The docs have improved a lot. The old @supabase/auth-helpers-nextjs package was a mess, and they’ve cleaned it up. But there are still rough edges — particularly around Server Actions and making sure cookies are handled correctly in every context.
Standout Features
Row Level Security (RLS). This is Supabase Auth’s secret weapon. Because your auth is integrated with Postgres, you can write RLS policies that reference auth.uid() directly. Your database enforces access control at the row level. It’s genuinely powerful once you understand it, and it means you can skip a lot of server-side authorization checks. For a solo developer building a data-heavy app, this pattern is elegant.

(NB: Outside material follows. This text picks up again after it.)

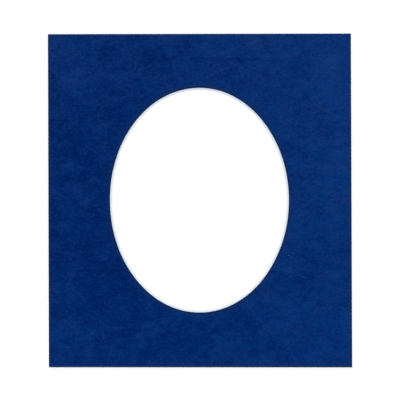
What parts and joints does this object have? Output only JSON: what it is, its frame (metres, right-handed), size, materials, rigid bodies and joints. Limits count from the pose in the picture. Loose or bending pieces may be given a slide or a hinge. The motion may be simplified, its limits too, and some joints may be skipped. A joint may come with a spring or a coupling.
{
  "type": "oval picture mount",
  "caption": "Flat picture mount of white-core board faced with royal blue suede paper, with an oval bevel-cut window that shows a picture laid behind it.",
  "frame": {"origin": "on the surface that the mount lies on, below the middle of the sheet: the centre of the bounding box's bottom face", "axes": "+X across the sheet to the viewer's right, +Y up the picture along the sheet's longer side, +Z out of the blue face"},
  "size_m": [0.2, 0.2204, 0.0017],
  "materials": {
    "blue_suede_paper": "matte",
    "white_core_board": "matte"
  },
  "bodies": {
    "root": {"core_board": "white_core_board", "suede_facing": "blue_suede_paper"}
  },
  "joints": []
}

Social logins, magic links, phone OTP — all there. The free tier gives you 50,000 MAU, which is more than enough for most side projects.
The Downsides
Supabase Auth doesn’t have Organizations/multi-tenancy built in. You’re rolling that yourself. For a SaaS app with team accounts, you’re looking at a non-trivial amount of custom code — invitation systems, role management, org switching. It’s doable, but you’re reinventing what Clerk ships out of the box.
Also, Supabase Auth is not a standalone product — it’s tightly coupled to Supabase. If you’re not using Supabase for your database, using Supabase Auth alone is awkward and I wouldn’t recommend it.
Auth0 — The Enterprise Incumbent
Auth0 (now Okta Customer Identity) is the old guard. It’s been around since 2013. It’s battle-tested, it handles every edge case you can imagine, and it has compliance certifications that enterprise procurement teams love. But using it in 2026 for a new Next.js project? It’s a rough experience.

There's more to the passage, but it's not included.